Zika jitters rise in US as summer nears

Preventive steps to stop spread of disease and tackle virus under way on Gulf Coast

Anxiety about Zika is rising in the United States as it gets hotter and summer is around the corner.

Preventive measures to stop the spread of the disease and deal with the virus responsible are already well under way, particularly in Texas and other Gulf Coast states.

"Puerto Rico is seen as the bellwether for the US," said Ms Debra Lubar, director of the office of appropriations at the US Centres for Disease Control and Prevention.

Already, there have been 570 locally acquired cases of Zika reported in the US territory.

While there has been no local mosquito-borne transmission in the US itself, there are 426 travel-associated Zika cases, meaning the virus was picked up outside the US.

"The virus is likely to appear in areas that are warmer for longer... I wouldn't be surprised if we see a transmission in Texas or on the Gulf Coast this summer," said Dr Joseph Domachowske, a paediatric infectious disease expert at Upstate University Hospital in Syracuse.

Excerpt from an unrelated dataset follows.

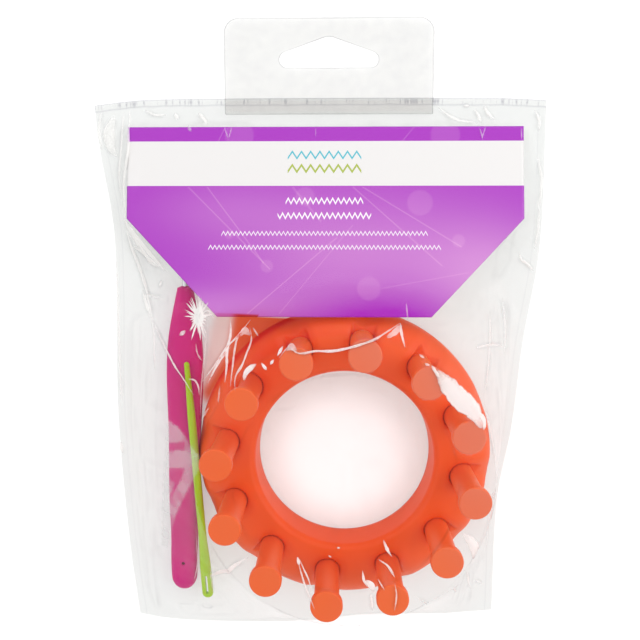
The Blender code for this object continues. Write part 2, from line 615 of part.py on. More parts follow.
def main():
    clear_scene()
    film = finish("clear polypropylene film", (0.93, 0.93, 0.94), 0.12, alpha=0.25)
    tab_film = finish("clear PET sheet", (0.90, 0.90, 0.89), 0.2, alpha=0.45)
    tacky = finish("clear adhesive", (0.80, 0.74, 0.72), 0.5, alpha=0.6)
    orange = finish("orange ABS", (0.84, 0.12, 0.03), 0.42)
    magenta = finish("magenta ABS", (0.62, 0.03, 0.24), 0.4)
    lime = finish("lime polypropylene", (0.38, 0.61, 0.03), 0.35)
    steel = finish("bright steel", (0.62, 0.62, 0.64), 0.25, metallic=1.0)
    board = finish("printed card", (0.42, 0.05, 0.60), 0.55)
    make_back_film(film)
    make_front_film(film)
    make_card(board)
    loom = frame("loom_axis", LOOM)
    make_ring(orange, loom)
    make_pegs(orange, loom)
    hook = frame("hook_slide", HOOK, (0.0, 0.0, -HOOK_LEAN))
    make_hook(magenta, steel, hook)
    eye_x = HOOK.x + NEEDLE_BESIDE_HOOK
    eye_y = HOOK.y - NEEDLE_BELOW_HOOK
    eye_z = CONTENTS_Z + 2 * HANDLE_HALF_THICKNESS
    needle = frame("needle_slide", (eye_x, eye_y, eye_z), (NEEDLE_DIP, 0.0, NEEDLE_LEAN))
    make_needle(lime, needle)
    tab = frame("tab_fold", (TAB_RIGHT_OF_MIDDLE, TOP_Y, TAB_Z + TAB_THICKNESS / 2))
    make_hang_tab(tab_film, tacky, tab)


main()
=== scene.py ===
"""A twelve-peg round knitting loom with its hook and yarn needle, in a clear film pouch with a header card
and a hang tab. Each sub-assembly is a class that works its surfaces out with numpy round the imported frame,
and dresses them. Lengths are in metres, in the frame's axes: X across the pack, Y up it, Z out of its front.
"""

import json
import logging
import math
from dataclasses import dataclass, field
from enum import Enum

import bpy
import numpy as np
from bpy.types import Material, NodeSocket, NodeTree, Object, bpy_prop_collection
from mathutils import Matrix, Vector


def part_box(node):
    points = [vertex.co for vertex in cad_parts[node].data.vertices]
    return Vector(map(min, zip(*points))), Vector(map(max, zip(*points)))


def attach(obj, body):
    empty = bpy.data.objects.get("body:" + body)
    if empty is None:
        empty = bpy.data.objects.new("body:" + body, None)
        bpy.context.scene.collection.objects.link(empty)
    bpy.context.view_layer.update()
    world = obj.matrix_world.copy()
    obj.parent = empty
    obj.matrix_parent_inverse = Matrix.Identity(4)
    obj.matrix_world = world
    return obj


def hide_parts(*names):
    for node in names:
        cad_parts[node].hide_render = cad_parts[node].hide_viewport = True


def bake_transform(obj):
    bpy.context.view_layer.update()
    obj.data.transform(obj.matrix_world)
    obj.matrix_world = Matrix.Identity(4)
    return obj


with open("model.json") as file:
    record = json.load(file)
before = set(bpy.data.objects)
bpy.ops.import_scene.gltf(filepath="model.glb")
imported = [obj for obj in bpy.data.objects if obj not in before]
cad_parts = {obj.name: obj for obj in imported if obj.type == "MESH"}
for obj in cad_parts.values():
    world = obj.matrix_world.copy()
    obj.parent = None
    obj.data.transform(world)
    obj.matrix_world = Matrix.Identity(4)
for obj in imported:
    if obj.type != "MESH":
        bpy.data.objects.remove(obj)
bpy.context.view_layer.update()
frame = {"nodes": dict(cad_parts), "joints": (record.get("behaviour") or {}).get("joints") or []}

MM = 0.001
log = logging.getLogger("loom_kit")


# ---------------------------------------------------------------- numbers


def linear(code: str) -> tuple[float, float, float, float]:
    """Linear colour of an sRGB hex code: each channel above 0.04045 turns to ((c + 0.055) / 1.055) ** 2.4.

    Args:
        code: six hex digits, without a hash.

    Returns:
        Red, green, blue and a full alpha.
    """
    channels = np.array([int(code[i:i + 2], 16) / 255 for i in (0, 2, 4)])
    low = channels / 12.92
    high = ((channels + 0.055) / 1.055) ** 2.4
    return (*(float(c) for c in np.where(channels > 0.04045, high, low)), 1.0)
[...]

 "This billboard kills hundreds of Zika mosquitoes every day." It replicates the smell of huma
A billboard set up to attract and kill the Aedes aegypti mosquito, responsible for spreading the Zika virus and dengue, in Rio de Janeiro, Brazil. It reads: "This billboard kills hundreds of Zika mosquitoes every day." It replicates the smell of human sweat to attract, trap and then kill the mosquitoes. PHOTO: EUROPEAN PRESSPHOTO AGENCY

Florida is also susceptible because of the high number of travellers entering the state from Zika-affected countries in South America, said public health sciences professor John Beier from the University of Miami Miller School of Medicine.

Miami officials have already stepped up efforts against mosquito-borne illnesses. One way to prevent a large outbreak of the Zika virus in the US is to prevent widespread breeding of the Aedes aegypti mosquito, which is known to transmit the virus.

Ms Gayle Love, a spokesman for Miami-Dade county's department of solid waste management, said it has run newspaper, radio and television advertisements and social media campaigns to raise public awareness. "This year, we started much earlier for a longer period and we invested more dollars into it."

She said US$150,000 (S$204,000) - more than double the regular annual budget - was spent on public education and outreach from February to last month, and there are plans to spend more over the next five months.

"The increase in expenditures has been approved by our mayor so that we can aggressively communicate the 'Drain and Cover' message to our more than 2.7 million residents," she said.

On the medical front, the Texas Children's Hospital is planning on opening a clinic later this year for patients who have travelled to Zika-affected areas, and Upstate Medical University last week launched the Global Maternal Child and Paediatric Health Programme, where research on Zika is a major priority.

Dr Domachowske, who is director of the programme, said: "We are working towards a vaccine for Zika as fast and furious as we can with the resources that are available."

He added that clinical trials for a vaccine are likely to start early next year.

In February, the Obama administration had asked Congress to approve US$1.9 billion in new supplemental funding to help battle Zika, but thus far, only US$586 million has been redirected from Ebola response programmes.

New research has found a stronger association between Zika infection and neurological disorders and foetal malformations such as microcephaly, which results in children born with unusually small heads, according to the World Health Organisation.

The authorities in Brazil, the worst-hit country, on Wednesday disclosed that 57 babies born with microcephaly related to Zika had died since last October.